ANIME DEBUNKED...
Over at Anime Fringe, probably the best attempt to do an anime review site in a "monthly" online magazine format since EX stopped updating their site several years back, there is what appears to be the first installment of a regular column by Maria Lin, "Anime Debunked", which seems like it will be a column dedicated to taking whatever the current "sacred cow" is among online anime fans and decimating it until the all that remains is a pile of ground beef, which will hopefully be reconstituted into tasty Big Macs. Did any of what I just said make sense? No, it's just that I love Big Macs and couldn't resist the temptation to work it into an awkward metaphor.This month's target? Fullmetal Alchemist.
Although it's lengthy, there's not much I can excerpt without spoiling the show for Canadians who still haven't seen it (and won't see it any time soon), but this paragraph, as far as I can tell, won't ruin anything.
"Fullmetal Alchemist switches its point of view quite often, and the reason it does so is very amateur indeed. From Mustang to Scar to Winry, in order to garner some sympathy for its characters, the show has to give us a little aside about their pasts. "Yes, we know Mustang just sits on his butt and does nothing, but look at this, he killed a lot of people before, regrets it, and now he wants to be fuehrer. Do you like him now?" Nowhere is this more obvious than when for a single episode, we are put in Lust's shoes and dragged around as she contemplates love and life. The only reason that episode is there is to garner sympathy for another underdeveloped character, and maybe to get us to let out a sigh when she dies. The copious use of flashbacks is a similar construct made to inform the viewer about something that the writers don't know how to put into the story itself."
Predictably, (some) FMA fans are getting very wanky, thinking the mere existence of a dissenting opinion will turn away potential fans.
And, in this case, they're perfectly correct... now that I've seen most of the final few episodes of the show, I'm still not getting what all the fuss is about. It's a show that seems pretty decent for what it is, but I still don't get what's so "ZOMG!!!1111 AMAZING!" about it.
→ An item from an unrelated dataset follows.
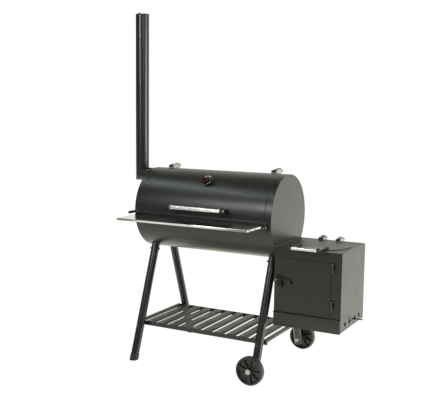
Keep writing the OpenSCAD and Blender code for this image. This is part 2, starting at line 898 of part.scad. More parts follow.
module fire_lid_hinge_knuckles() {
    half = 9;
    color("#b9b6ad") at_fire_hinges() difference() {
        union() {
            box([-16, 142.5, box_z1], [16, box_y, box_z1 + 2]);
            x_bar(10, -half, half, fire_pin_y, fire_pin_z);
            box([-half, fire_pin_y - 6, box_z1], [half, fire_pin_y + 6, fire_pin_z]);
        }
        x_bar(3, -30, 30, fire_pin_y, fire_pin_z);
    }
}

module fire_lid_hinge_arms() {
    z0 = box_z1 + gap + 3;
    color("#b9b6ad") at_fire_hinges() difference() {
        union() {
            for (side = [-1, 1]) {
                x0 = side > 0 ? 9.4 : -13;
                x_bar(7, x0, x0 + 3.6, fire_pin_y, fire_pin_z);
                box([x0, 112, z0], [x0 + 3.6, fire_pin_y, fire_pin_z + 3]);
            }
            box([-13, 110, z0], [13, 131, z0 + 3]);
        }
        x_bar(3 + run, -30, 30, fire_pin_y, fire_pin_z);
    }
}

module fire_lid_hinge_blocks() {
    z0 = box_z1 + gap + 6;
    color("#16150f") at_fire_hinges() box([-9.2, 113, z0], [9.2, 130, z0 + 10]);
}

fire_handle_y = -205;
fire_handle_z = box_z1 + 12;
fire_handle_half = 60;

module fire_lid_handle_tube() {
    color("#c9c7c0") difference() {
        x_bar(9, box_mid - fire_handle_half, box_mid + fire_handle_half, fire_handle_y, fire_handle_z);
        x_bar(7.5, box_mid - far, box_mid + far, fire_handle_y, fire_handle_z);
    }
}

module fire_lid_handle_arms() {
    z0 = box_z1 + gap + 3;
    color("#16150f") for (side = [-1, 1]) {
        x0 = side > 0 ? box_mid + fire_handle_half : box_mid - fire_handle_half - 11;
        spigot = side > 0 ? box_mid + fire_handle_half - 12 : box_mid - fire_handle_half;
        box([x0, fire_handle_y, z0], [x0 + 11, -85, z0 + 11]);
        x_bar(11, x0, x0 + 11, fire_handle_y, fire_handle_z);
        x_bar(7.5, spigot, spigot + 12, fire_handle_y, fire_handle_z);
    }
}

// ---- firebox door --------------------------------------------------------

door_y1 = -box_y - gap;
door_y0 = door_y1 - 2.5;
knuckle_r = 6.5;

module firebox_door() {
    color("#2d2b28") {
        box([door_x0, door_y0, door_z0], [door_x1, door_y1, door_z1]);
        // folded lips that locate the door in its opening
        difference() {
            box([door_x0 + 12, door_y1 - 1, door_z0 + 12], [door_x1 - 12, door_y1 + 5, door_z1 - 12]);
            box([door_x0 + 14, door_y1, door_z0 + 14], [door_x1 - 14, door_y1 + 6, door_z1 - 14]);
        }
    }
}

// One knuckle of a door hinge and the strap that carries it; the strap lies
// on the door's side of the pin, or on the wall's side
module door_knuckle(z0, z1, bore_r, moving) {
    x0 = moving ? door_x1 - 14 : door_pin_x - 3;
    x1 = moving ? door_pin_x : door_pin_x + 14;
    y0 = moving ? door_y0 - 2.5 : -box_y - 2.5;
    y1 = moving ? door_y0 : -box_y;
    color("#16150f") difference() {
        union() {
            z_bar(knuckle_r, z0, z1, door_pin_x, door_pin_y);
            box([x0, y0, z0], [x1, y1, z1]);
        }
        z_bar(bore_r, z0 - 1, z1 + 1, door_pin_x, door_pin_y);
    }
}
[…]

It just doesn't seem as deep and mind-blowing as some people make it out to be. It could just be that I'm seeing all the plot twists without having seen the 40 odd episodes before that that would probably make the twists seem a lot more interesting if I had a better command of previously established or assumed details about the character's pasts that the twists contradict, but now this one article shall serve as the solid bedrock for my lukewarm opinion of the show for the rest of time eternal.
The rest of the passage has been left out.